Commençons par un élément de consensus mis en évidence par les Assises du ferroviaire. Tout le monde s’accorde à reconnaître qu’il est impératif de réunifier les fonctions de gestionnaire d’infrastructure au sein d’une entité unique. Notre système de gouvernance actuel dans lequel les fonctions de gestionnaire d’infrastructure et d’opérateur historique sont distinctes sans l’être vraiment a démontré depuis 1997 ses limites, ses contradictions et ses redondances. C’est d’ailleurs, monsieur le ministre, la première orientation que vous avez exposée dans votre discours du 30 octobre dernier à la Halle Freyssinet. Je n’insiste pas sur ce point qui fait largement consensus et qui doit permettre de plaider favorablement devant la Cour européenne de justice de Luxembourg, où la France est mise en accusation pour non-respect des directives européennes en la matière.

Comme vous l’avez dit, monsieur le ministre, la première décision consiste donc à réunifier les fonctions du gestionnaire d’infrastructure au sein d’une entité unique qui regrouperait à la fois les horairistes, les régulateurs et les aiguilleurs de la Direction de la circulation ferroviaire, la DCF, ainsi que les personnels en charge de l’infrastructure.

À partir de là se pose une deuxième question, plus délicate, qui est celle de la position du nouvel RFF par rapport à la SNCF : séparation complète, selon le modèle espagnol ou suédois, intégration complète, comme dans le modèle allemand, ou solution intermédiaire ? C’est cette question qui fait débat aujourd’hui et à laquelle il faudra, dans la concertation, apporter une réponse.

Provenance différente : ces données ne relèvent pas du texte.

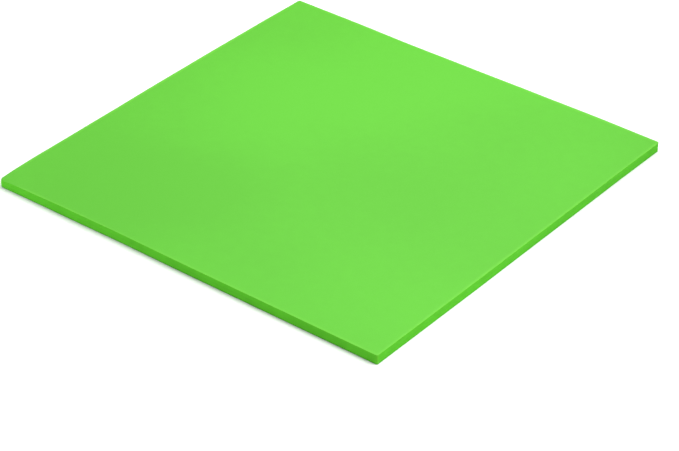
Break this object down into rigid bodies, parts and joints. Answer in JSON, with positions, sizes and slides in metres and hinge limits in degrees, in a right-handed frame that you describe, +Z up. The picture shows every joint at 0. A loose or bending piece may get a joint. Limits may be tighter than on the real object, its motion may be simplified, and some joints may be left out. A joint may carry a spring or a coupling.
{
  "type": "craft foam sheet",
  "caption": "Flat square sheet of closed-cell craft foam with smooth matte faces and blade-cut edges, raw stock to cut, glue or shape.",
  "frame": {"origin": "under the middle of the sheet, on the level surface that it lies on", "axes": "+Z up through the thickness, X along one side, Y along the other"},
  "size_m": [0.305, 0.305, 0.0063],
  "materials": {
    "foam": "matte"
  },
  "bodies": {
    "root": {"foam_sheet": "foam"}
  },
  "joints": []
}
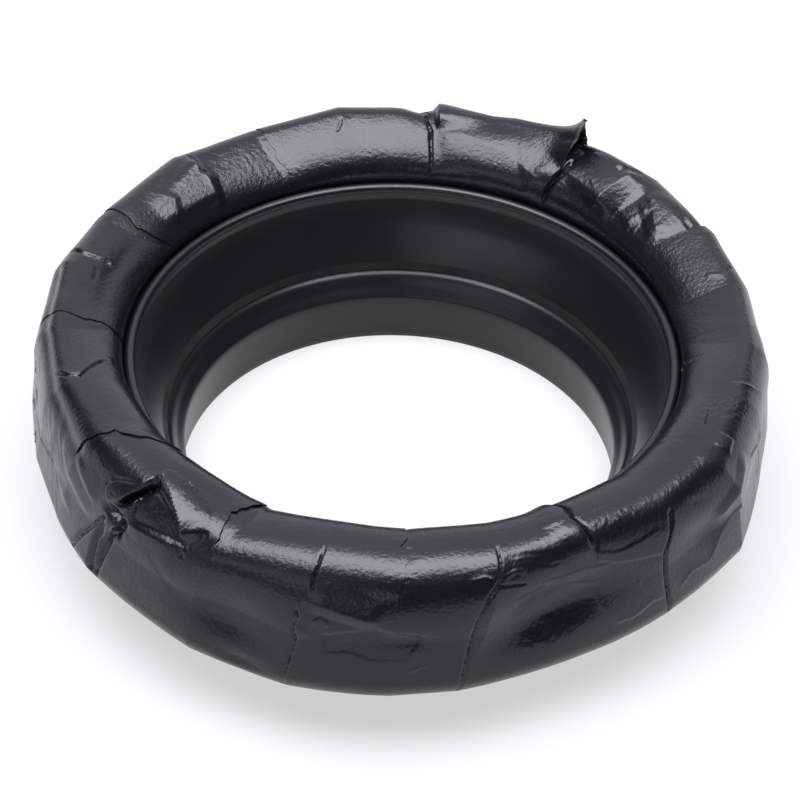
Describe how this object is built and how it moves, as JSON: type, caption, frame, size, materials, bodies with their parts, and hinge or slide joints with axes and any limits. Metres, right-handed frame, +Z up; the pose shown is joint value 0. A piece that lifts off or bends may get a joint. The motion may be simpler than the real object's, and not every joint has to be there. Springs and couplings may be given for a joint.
{
  "type": "toilet pan seal",
  "caption": "Ring of black mastic bound in glossy wound film, round a soft black horn that leads a toilet pan's outlet into the soil pipe.",
  "frame": {"origin": "on the passage's axis, in the plane of the horn's lower rim, which is the bottom centre of the object's box to about a millimetre", "axes": "+Z up along the passage, from the soil pipe to the pan; -Y faces the camera of the picture; +X to its right"},
  "size_m": [0.1422, 0.145, 0.0458],
  "materials": {
    "horn": "smooth satin moulding",
    "mastic": "dull, tacky",
    "film": "glossy stretched film, creased and lightly grained"
  },
  "bodies": {
    "root": {"inner_horn": "horn", "mastic_ring": "mastic", "film_wrap": "film"}
  },
  "joints": []
}
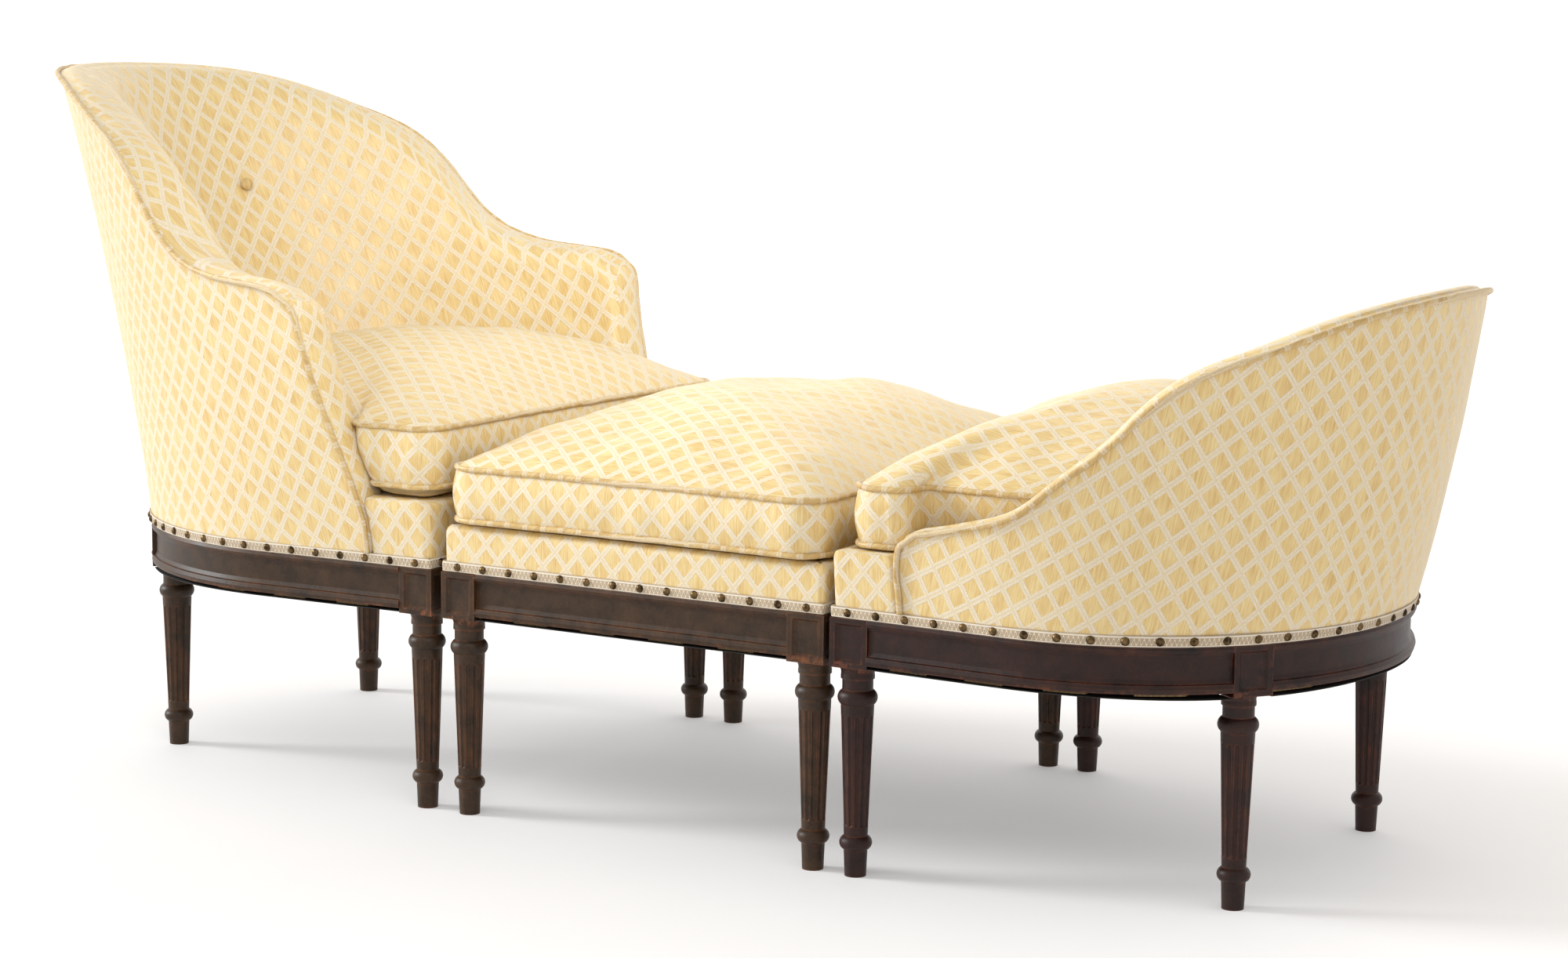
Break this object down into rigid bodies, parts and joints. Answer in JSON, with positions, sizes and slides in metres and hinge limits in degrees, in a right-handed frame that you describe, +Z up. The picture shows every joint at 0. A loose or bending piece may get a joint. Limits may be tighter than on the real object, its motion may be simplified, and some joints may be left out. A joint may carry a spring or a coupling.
{
  "type": "duchesse brisee",
  "caption": "Three-part upholstered chaise longue: a high tub chair, a square stool and a low tub chair in a row on turned legs, with loose cushions.",
  "frame": {"origin": "centre of the footprint, on the floor", "axes": "X runs along the row with the head chair at -X, Y across it, Z up"},
  "size_m": [2.1093, 0.8198, 0.9496],
  "materials": {
    "gold_damask": "woven gold silk with a cream lattice",
    "cream_braid": "looped gimp braid",
    "painted_wood": "worn grey-brown paint over dark wood",
    "plain_wood": "bare beech",
    "steel": "dull steel",
    "aged_brass": "dark bronzed",
    "jute": "woven jute",
    "black_cloth": "thin black cloth"
  },
  "bodies": {
    "head_chair": {"head_leg_front_left": "painted_wood", "head_leg_front_right": "painted_wood", "head_leg_rear_left": "painted_wood", "head_leg_rear_right": "painted_wood", "head_front_rail": "painted_wood", "head_side_rail_left": "painted_wood", "head_back_rail": "painted_wood", "head_side_rail_right": "painted_wood", "head_corner_blocks": "plain_wood", "head_corner_screws": "steel", "head_webbing": "jute", "head_springs": "steel", "head_dust_cover": "black_cloth", "head_deck": "gold_damask", "head_gimp": "cream_braid", "head_nails": "aged_brass", "head_back_frame": "plain_wood", "head_back_welt": "gold_damask", "head_outside_cover": "gold_damask", "head_back_padding": "gold_damask", "head_buttons": "gold_damask"},
    "ottoman": {"ottoman_leg_front_left": "painted_wood", "ottoman_leg_front_right": "painted_wood", "ottoman_leg_rear_left": "painted_wood", "ottoman_leg_rear_right": "painted_wood", "ottoman_front_rail": "painted_wood", "ottoman_side_rail_left": "painted_wood", "ottoman_back_rail": "painted_wood", "ottoman_side_rail_right": "painted_wood", "ottoman_corner_blocks": "plain_wood", "ottoman_corner_screws": "steel", "ottoman_webbing": "jute", "ottoman_springs": "steel", "ottoman_dust_cover": "black_cloth", "ottoman_deck": "gold_damask", "ottoman_gimp": "cream_braid", "ottoman_nails": "aged_brass"},
    "foot_chair": {"foot_leg_front_left": "painted_wood", "foot_leg_front_right": "painted_wood", "foot_leg_rear_left": "painted_wood", "foot_leg_rear_right": "painted_wood", "foot_front_rail": "painted_wood", "foot_side_rail_left": "painted_wood", "foot_back_rail": "painted_wood", "foot_side_rail_right": "painted_wood", "foot_corner_blocks": "plain_wood", "foot_corner_screws": "steel", "foot_webbing": "jute", "foot_springs": "steel", "foot_dust_cover": "black_cloth", "foot_deck": "gold_damask", "foot_gimp": "cream_braid", "foot_nails": "aged_brass", "foot_back_frame": "plain_wood", "foot_back_welt": "gold_damask", "foot_outside_cover": "gold_damask", "foot_back_padding": "gold_damask"},
    "head_cushion_body": {"head_cushion": "gold_damask"},
    "ottoman_cushion_body": {"ottoman_cushion": "gold_damask"},
    "foot_cushion_body": {"foot_cushion": "gold_damask"}
  },
  "joints": [
    {"name": "ottoman_slide", "type": "slide", "parent": "head_chair", "child": "ottoman", "axis": [1, 0, 0], "range_m": [0, 0.5]},
    {"name": "foot_chair_slide", "type": "slide", "parent": "ottoman", "child": "foot_chair", "axis": [1, 0, 0], "range_m": [0, 0.5]},
    {"name": "head_cushion_lift", "type": "slide", "parent": "head_chair", "child": "head_cushion_body", "axis": [0, 0, 1], "range_m": [0, 0.3]},
    {"name": "ottoman_cushion_lift", "type": "slide", "parent": "ottoman", "child": "ottoman_cushion_body", "axis": [0, 0, 1], "range_m": [0, 0.3]},
    {"name": "foot_cushion_lift", "type": "slide", "parent": "foot_chair", "child": "foot_cushion_body", "axis": [0, 0, 1], "range_m": [0, 0.25]}
  ]
}
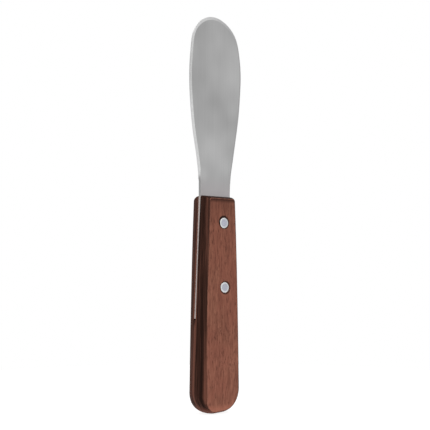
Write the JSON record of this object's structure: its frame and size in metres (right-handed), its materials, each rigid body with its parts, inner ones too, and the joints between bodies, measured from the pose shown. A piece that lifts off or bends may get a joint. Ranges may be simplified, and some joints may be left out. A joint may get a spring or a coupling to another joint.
{
  "type": "palette knife",
  "caption": "Hand tool with a broad round-ended steel blade whose tang is riveted into a saw kerf down a tapered hardwood handle, for mixing, spreading and scraping.",
  "frame": {"origin": "middle of the handle's butt end, half way through the thickness", "axes": "+Z along the knife from the butt to the tip, +X across the width, +Y through the thickness to the back; the front face, with the rivets' socket heads, looks along -Y"},
  "size_m": [0.033, 0.0126, 0.196],
  "materials": {
    "steel": "satin, fine brushing along the blade",
    "wood": "oiled reddish-brown hardwood, darker on its edge grain",
    "rivet_metal": "satin, polished rim"
  },
  "bodies": {
    "root": {"blade": "steel", "handle": "wood", "upper_rivet_socket": "rivet_metal", "upper_rivet_pin": "rivet_metal", "lower_rivet_socket": "rivet_metal", "lower_rivet_pin": "rivet_metal"}
  },
  "joints": []
}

Pour ma part, je considère que la séparation complète souhaitée par la Commission européenne entre gestionnaire d’infrastructure et opérateur historique est à la fois irréaliste et empreinte d’un dogmatisme ultralibéral que je ne partage pas. On a bien vu, par exemple, dans le domaine du fret ferroviaire que l’ouverture non régulée à la concurrence non seulement n’a pas fait gagner de parts de marché au ferroviaire, mais qu’elle lui en a au contraire fait perdre. Je plaide donc pour le maintien d’un lien organique entre le gestionnaire d’infrastructure et l’opérateur historique, sous une forme juridique à définir, forme qui, à mes yeux, pourrait s’inspirer utilement du modèle allemand en créant ce que j’appellerai une holding à la française.

La troisième question qui est posée est essentielle. Elle concerne le statut des personnels et la dette de RFF qui est, en réalité, une épée de Damoclès qui menace l’ensemble du système.

Cette dette représente aujourd’hui plus de 30 milliards d’euros et engendre une charge annuelle de 1, 2 milliard d’euros pour RFF. Autant d’argent qui n’est pas investi ailleurs, notamment dans la modernisation et la mise aux normes de notre réseau ferré !

Je sais bien, monsieur le ministre, que la situation de nos finances publiques permet difficilement d’envisager une reprise totale par l’État de la dette historique du ferroviaire.

La solution doit donc, de mon point de vue, être trouvée dans trois directions : d’abord l’État, qui doit prendre ses responsabilités, même si j’ai pleinement conscience de la difficulté ; ensuite, l’opérateur historique, qui doit veiller à améliorer sa productivité et sa compétitivité ; enfin, le mode routier, qui doit contribuer davantage au financement, notamment des trains d’équilibre du territoire. La concurrence intermodale est évidemment une des clefs du problème.

En ce qui concerne le statut des cheminots et leurs conditions de travail, il est clair que les réponses apportées au problème de la dette du système devraient permettre d’aborder cette question sensible sur des bases assainies avec les organisations représentatives du personnel.

Il me paraît essentiel que l’on arrive à un accord global sur la définition des normes sociales propres au secteur, de façon à éviter que la concurrence ne conduise au dumping des salaires aux dépens des conditions de travail des salariés. Les partenaires sociaux doivent être laissés libres de développer ensemble les mesures pour accroître la productivité du système et sa compétitivité et de définir les standards sociaux spécifiques minimums – « socle », comme cela a été dit – pour chaque marché ferroviaire. Bien entendu, les entreprises ferroviaires resteront libres, dans ce cadre, de définir des standards plus généreux que le minimum.

Vous le voyez, monsieur le ministre, il y a du pain sur la planche ! Mais je vous fais confiance, après la première étape qu’a constitué votre discours du 30 octobre dernier, pour avancer pas à pas sur ces sujets dans la concertation avec les organisations syndicales, qui ne sont pas fermées aux évolutions du système, pour peu que celles-ci soient maîtrisées et ne se fassent pas systématiquement au détriment des intérêts du personnel.